**EXERCISE AIM**.
Reproduce each line from the first in the data through the line that contains "26, crownRadius: 44" exactly; give nothing else.
= = = =
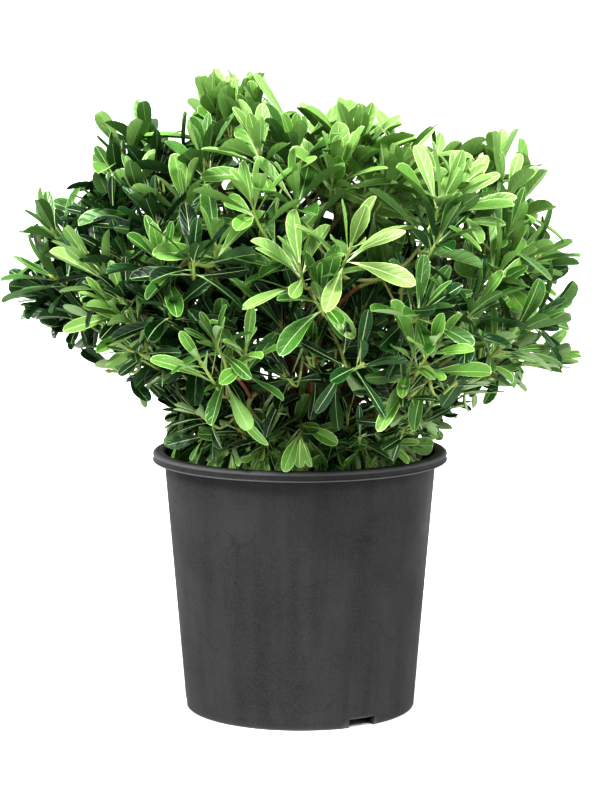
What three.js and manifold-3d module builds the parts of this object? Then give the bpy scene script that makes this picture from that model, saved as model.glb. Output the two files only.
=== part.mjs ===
// A leafy evergreen shrub in a round nursery pot, built as separate solids:
// pot, soil, short stem, boughs, and masses of foliage that each keep to their own space.
// Millimetres, +Z up. The origin is the centre of the pot's underside, and -Y faces the viewer.
import * as THREE from "three";
import { mergeVertices } from "three/addons/utils/BufferGeometryUtils.js";
import Module from "manifold-3d";

const wasm = await Module();
wasm.setup();

// Driving dimensions
const GAP = 0.3; // clearance between neighbouring solids
const SMALLEST_EDGE = 0.01; // slivers under this size are closed up
const SEED = 23;

const POT = {
  height: 265,
  rimRadius: 150, // outside of the rolled lip
  lipHeight: 10,
  lipWidth: 10.8, // from the wall's outer face to the lip's outer face
  wall: 2.4,
  footRadius: 117,
  footHeight: 9, // the base plate stands this far above the ground
  footWidth: 7,
  centreFootRadius: 28,
  draft: 2, // each foot is this much wider at the plate than on the ground
  segments: 40,
};
const NOTCH = { count: 3, width: 30, bearing: -58 }; // slots through the foot ring
const DRAIN = { count: 9, radius: 6, circle: 84, sides: 12 }; // round holes through the base plate

const SOIL = { top: 245, edgeDrop: 5, edgeWidth: 26, crownRadius: 44 };

const STEM = {
  height: 42,
  topRadius: 11,
  neckRadius: 13,
  flareRadius: 20,
  flareShare: 0.4, // of the stem's height
  lean: 4,
  sides: 12,
  steps: 7,
};

const BOUGH = { sides: 6, steps: 6, pull: 0.38 }; // pull sets how slowly a bough leaves its first direction
const MAIN_BOUGH = {
  radius: 5.8,
  tipRadius: 3.8,
  reach: 0.42, // share of the outline's distance
  leaveHeight: 17, // above the soil
  stagger: 9, // every second one leaves this much higher
  offAxis: 4,
  climb: 0.65, // rise for each step outwards as it leaves
};
const LEADER = { radius: 6, tipRadius: 4, reach: 0.44 };
const SIDE_BOUGH = {
  radius: 4.4,
  tipRadius: 3.2,
  reach: 0.4,
  leaveShare: 0.42, // of its carrier's length
  stagger: 0.1,
  climb: 1.25,
  arrivingClimb: 0.15,
  raised: 4, // degrees that a skirt bough's tip is above its mass's middle
};

// The crown is measured from a point above the soil: tilt 0 is straight up, 90 is level
const CROWN_BASE = new THREE.Vector3(0, 0, 300);
const OUTLINE = [
  // [tilt, distance to the leaf tips on the left, and on the right]
  [0, 346, 334],
  [10, 364, 318],
  [20, 374, 316],
  [34, 366, 350],
  [47, 354, 354],
  [58, 342, 332],
  [66, 326, 318],
  [71, 290, 314],
  [77, 226, 300],
  [82, 192, 272],
  [88, 174, 226],
  [95, 162, 180],
  [104, 146, 148],
];
const LOWEST_TILT = 103;
const TIP_ROOM = 15; // leaf tips may pass the outline by this much

// The rings of masses: tilt of their middles, how many, and the bearing of the first
const RINGS = [
  { name: "top", tilt: 17, count: 3, bearing: 165 },
  { name: "shoulder", tilt: 49, count: 6, bearing: -80 },
  { name: "skirt", tilt: 75, count: 6, bearing: -50 },
];
const MASS_MIDDLE = 0.66; // where a mass has its middle, as a share of the outline
const MASS_MARGIN = 1.2; // a mass stays this far inside its own space
const LIMB_CLEARANCE = 1.2; // and its twigs and leaves this far from every limb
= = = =
**COMPLETED EXERCISE**.
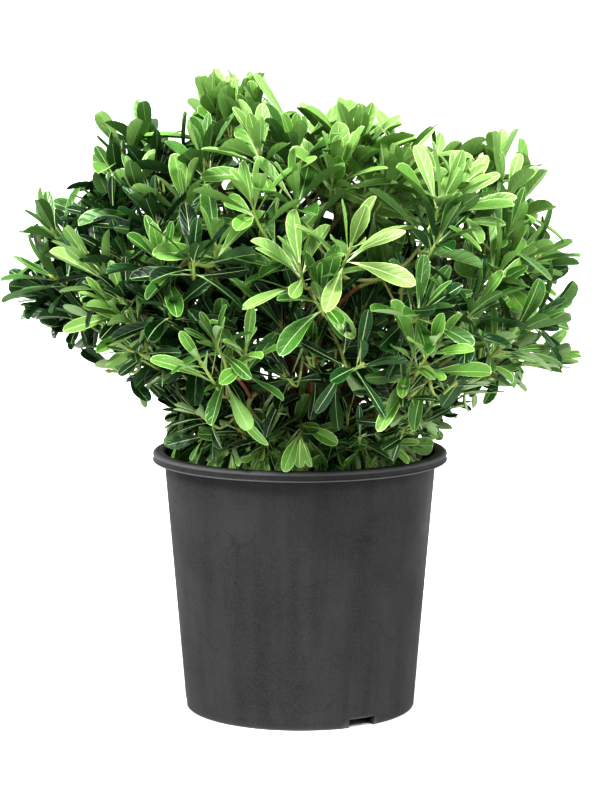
What three.js and manifold-3d module builds the parts of this object? Then give the bpy scene script that makes this picture from that model, saved as model.glb. Output the two files only.
=== part.mjs ===
// A leafy evergreen shrub in a round nursery pot, built as separate solids:
// pot, soil, short stem, boughs, and masses of foliage that each keep to their own space.
// Millimetres, +Z up. The origin is the centre of the pot's underside, and -Y faces the viewer.
import * as THREE from "three";
import { mergeVertices } from "three/addons/utils/BufferGeometryUtils.js";
import Module from "manifold-3d";

const wasm = await Module();
wasm.setup();

// Driving dimensions
const GAP = 0.3; // clearance between neighbouring solids
const SMALLEST_EDGE = 0.01; // slivers under this size are closed up
const SEED = 23;

const POT = {
  height: 265,
  rimRadius: 150, // outside of the rolled lip
  lipHeight: 10,
  lipWidth: 10.8, // from the wall's outer face to the lip's outer face
  wall: 2.4,
  footRadius: 117,
  footHeight: 9, // the base plate stands this far above the ground
  footWidth: 7,
  centreFootRadius: 28,
  draft: 2, // each foot is this much wider at the plate than on the ground
  segments: 40,
};
const NOTCH = { count: 3, width: 30, bearing: -58 }; // slots through the foot ring
const DRAIN = { count: 9, radius: 6, circle: 84, sides: 12 }; // round holes through the base plate

const SOIL = { top: 245, edgeDrop: 5, edgeWidth: 26, crownRadius: 44 };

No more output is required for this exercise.